Meta's new Make-a-Video AI can generate quick movie clips from text prompts
It's like Dall-E 2, but more animated.
Meta unveiled its Make-a-Scene text-to-image generation AI in July, which like Dall-E and Midjourney, utilizes machine learning algorithms (and massive databases of scraped online artwork) to create fantastical depictions of written prompts. On Thursday, Meta CEO Mark Zuckerberg revealed Make-a-Scene's more animated contemporary, Make-a-Video.
As its name implies, Make-a-Video is, "a new AI system that lets people turn text prompts into brief, high-quality video clips," Zuckerberg wrote in a Meta blog Thursday. Functionally, Video works the same way that Scene does — relying on a mix of natural language processing and generative neural networks to convert non-visual prompts into images — it's just pulling content in a different format.
"Our intuition is simple: learn what the world looks like and how it is described from paired text-image data, and learn how the world moves from unsupervised video footage," a team of Meta researchers wrote in a research paper published Thursday morning. Doing so enabled the team to reduce the amount of time needed to train the Video model and eliminate the need for paired text-video data, while preserving "the vastness (diversity in aesthetic, fantastical depictions, etc.) of today’s image generation models."

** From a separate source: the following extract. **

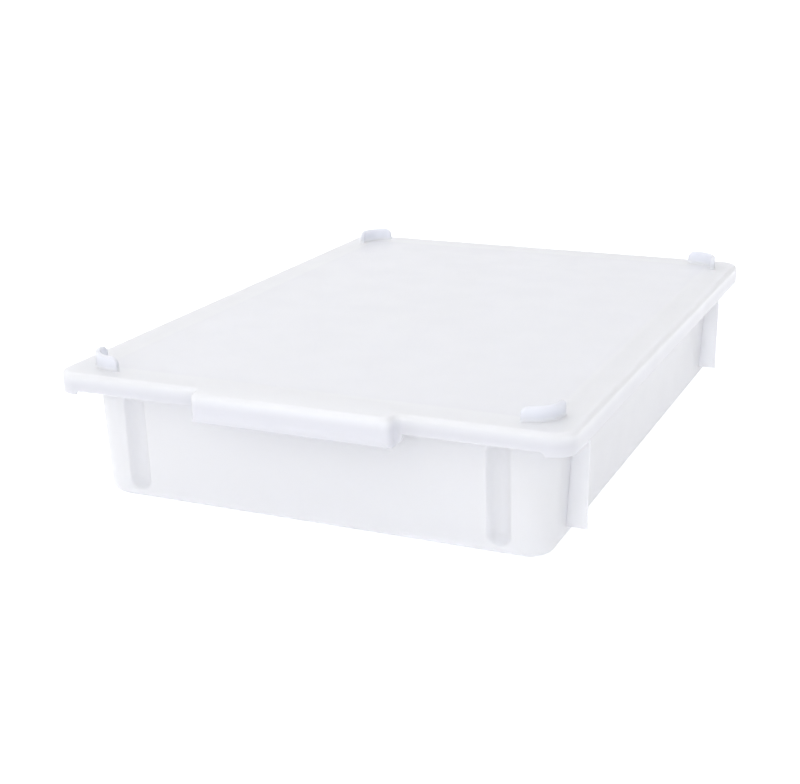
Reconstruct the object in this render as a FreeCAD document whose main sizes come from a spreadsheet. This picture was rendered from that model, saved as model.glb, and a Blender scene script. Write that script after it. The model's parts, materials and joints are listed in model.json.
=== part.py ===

As with most all of Meta's AI research, Make-a-Video is being released as an open-source project. "We want to be thoughtful about how we build new generative AI systems like this," Zuckerberg noted. "We are openly sharing this generative AI research and results with the community for their feedback, and will continue to use our responsible AI framework to refine and evolve our approach to this emerging technology."
As with seemingly every generative AI that is released, the opportunity for misuse of Make-a-Video is not a small one. To get ahead of any potential nefarious shenanigans, the research team preemptively scrubbed the Make-a-Video training dataset of any NSFW imagery as well as toxic phrasing.